Vaya, vaya, Hernán Cortés estaría feliz de saberlo. En realidad hay tres estatuas de bronce iguales a ésta en el mundo. Una se encuentra en Buffalo, Estados Unidos (ciudad donde nació el escultor de las tres: Charles Cary Rumsey) y la otra réplica se encuentra en Lima (Perú), ciudad que durante muchas décadas la vio en el centro y luego en uno de los costados de su Plaza Mayor y que recién en el 2003, por mandato del alcalde Luis Castañeda Lossio y por presión de la gente, se retiró y se colocó en el Parque de la Muralla. Era obvio, pues tener en la plaza al conquistador español que cometió tantos abusos contra los Incas, no era grato para nadie sensato en el Perú (por desgracia todavía quedan muchos insensatos).
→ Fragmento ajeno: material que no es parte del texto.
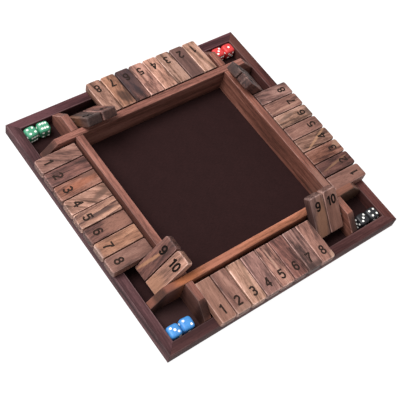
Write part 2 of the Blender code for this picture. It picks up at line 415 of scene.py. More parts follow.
@dataclass(frozen=True)
class Pattern:
    """An irregular pattern in a surface, drawn at its size in millimetres."""

    size_mm: float
    detail: float = 2.0
    roughness: float = 0.5
    stretch: float = 1.0  # under 1 where the pattern runs on along the grain

    def draw(self, tree: Tree, place: Socket, millimetre: float = MM, run_on: float = 1.0) -> Node:
        """Add the pattern's nodes.

        Args:
            tree: Node tree of the material.
            place: Socket of the coordinates.
            millimetre: One millimetre in the unit of those coordinates.
            run_on: Under 1 where the pattern runs on even further.

        Returns:
            The noise node.
        """
        squeeze = (self.stretch * run_on, 1.0, 1.0)
        squeezed = add_node(tree, "VectorMath", {0: place, 1: squeeze}, operation="MULTIPLY").outputs[0]
        return add_node(tree, "TexNoise", {
            "Vector": squeezed, "Scale": 1 / (self.size_mm * millimetre), "Detail": self.detail,
            "Roughness": self.roughness,
        })


@dataclass(frozen=True)
class Sawing:
    """How a board was sawn from the log, which sets how its year rings show."""

    lie_deg: float = 0.0  # 0 where the board runs along the piece's own X, 90 where along Y
    slant_deg: float = 0.0  # turn of the grain on the board's face
    dive_deg: float = 2.5  # how steeply the grain runs down through the board
    heart_mm: Point2 = (14.0, -38.0)  # middle of the log from the board's middle, across and up
    seed: str = "board"
    LOG_MM = (-400.0, 400.0)  # stretch of the log that the boards come from

    def in_log(self, tree: Tree, place: Socket) -> Socket:
        """Coordinates in the log, in millimetres, with the grain along X.

        Args:
            tree: Node tree of the material.
            place: Socket of the piece's own coordinates.

        Returns:
            The socket of the coordinates.
        """
        along = random.Random(self.seed).uniform(*self.LOG_MM)
        return add_node(tree, "Mapping", {
            "Vector": place,
            "Scale": (1 / MM,) * 3,
            "Rotation": (0.0, math.radians(self.dive_deg), math.radians(self.lie_deg + self.slant_deg)),
            "Location": (along, self.heart_mm[0], -self.heart_mm[1]),
        }).outputs[0]


@dataclass(frozen=True)
class Patch:
    """A streak or patch of another colour on a piece's face, in millimetres."""

    colour: str
    centre_mm: Point2
    half_mm: Point2
    slant_deg: float = 0.0
    strength: float = 0.8
    RAGGED = -0.7  # how far the fibres move its edge
    FADING = {"From Min": 0.2, "From Max": 0.95, "To Max": 0.0}

    def lay(self, tree: Tree, place: Socket, colour: Socket, fibres: Socket) -> Socket:
        """Lay the patch into a colour, with an edge that follows the fibres.

        Args:
            tree: Node tree of the material.
            place: Socket of the piece's own coordinates.
            colour: Socket of the colour so far.
            fibres: Socket of the fibre pattern.

        Returns:
            Socket of the new colour.
        """
        local = add_node(tree, "Mapping", {
            "Vector": place,
            "Location": (self.centre_mm[0] * MM, self.centre_mm[1] * MM, 0.0),
            "Rotation": (0.0, 0.0, math.radians(self.slant_deg)),
            "Scale": (self.half_mm[0] * MM, self.half_mm[1] * MM, 1.0),
        }, vector_type="TEXTURE").outputs[0]
        reach = add_node(tree, "VectorMath", {0: local}, operation="LENGTH").outputs["Value"]
        ragged = add_node(tree, "Math", {
            0: fibres, 1: self.RAGGED, 2: reach,
        }, operation="MULTIPLY_ADD").outputs[0]
        share = add_node(tree, "MapRange", {
            "Value": ragged, "To Min": self.strength, **self.FADING,
        }, interpolation_type="SMOOTHSTEP").outputs[0]
        mix = {0: share, 6: colour, 7: linear(self.colour)}
        return add_node(tree, "Mix", mix, data_type="RGBA").outputs[2]


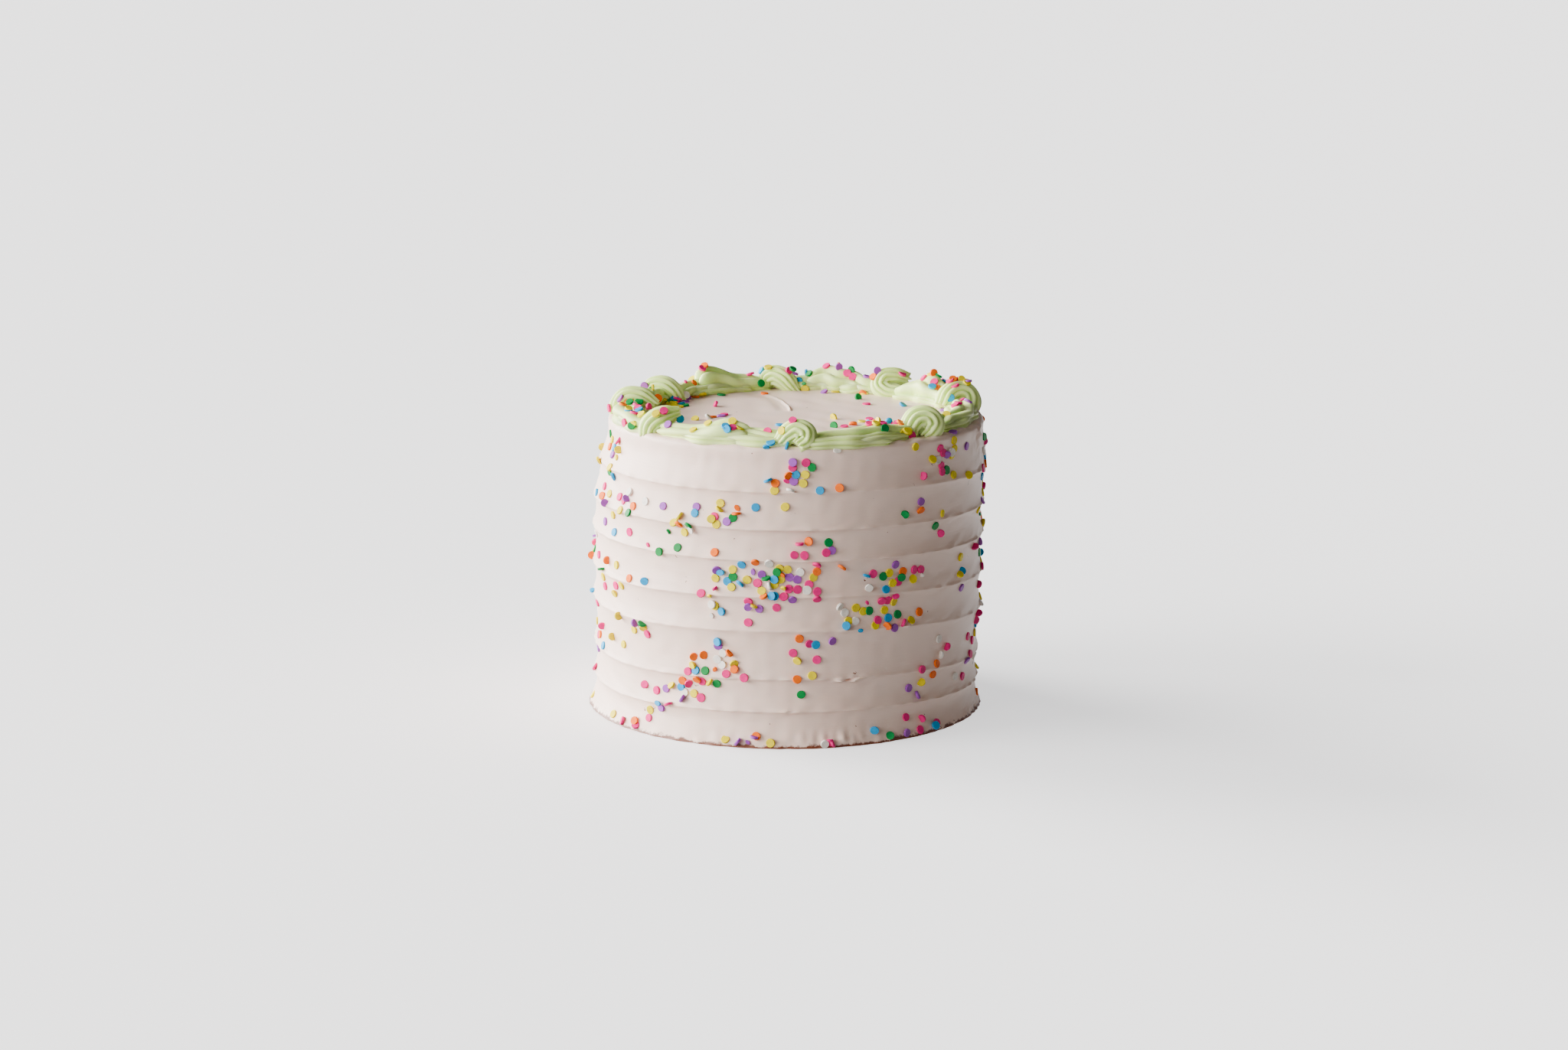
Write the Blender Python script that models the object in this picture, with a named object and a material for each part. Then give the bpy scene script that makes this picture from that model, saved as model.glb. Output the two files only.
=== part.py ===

Mientras que yo apuntaba algunas ideas en la servilleta de un restaurante de la plaza, tomando con Alba una bebida de naranja y comiendo piel seca de cerdo (como los chicharrones Chipi), muchos niños correteaban y gritaban. Sus figuras se escondían entre la luz amarilla de las farolas (idénticas a las de nuestra ciudad) y una estrella solitaria brillaba en el firmamento. Las cigüeñas dormían en la iglesia y una pareja de recién casados se fotografiaba y se besaba con ternura. El viento movía las hojas de las tres palmeras enanas que hay en la plaza y yo de pronto pensé en nuestro Trujillo peruano, que sólo por citarlo está hermanado con este pueblo español, y soñaba con que algún día el orden y la limpieza ya no fueran sólo fruto de nuestra imaginación. Ojalá que ese día no sea lejano.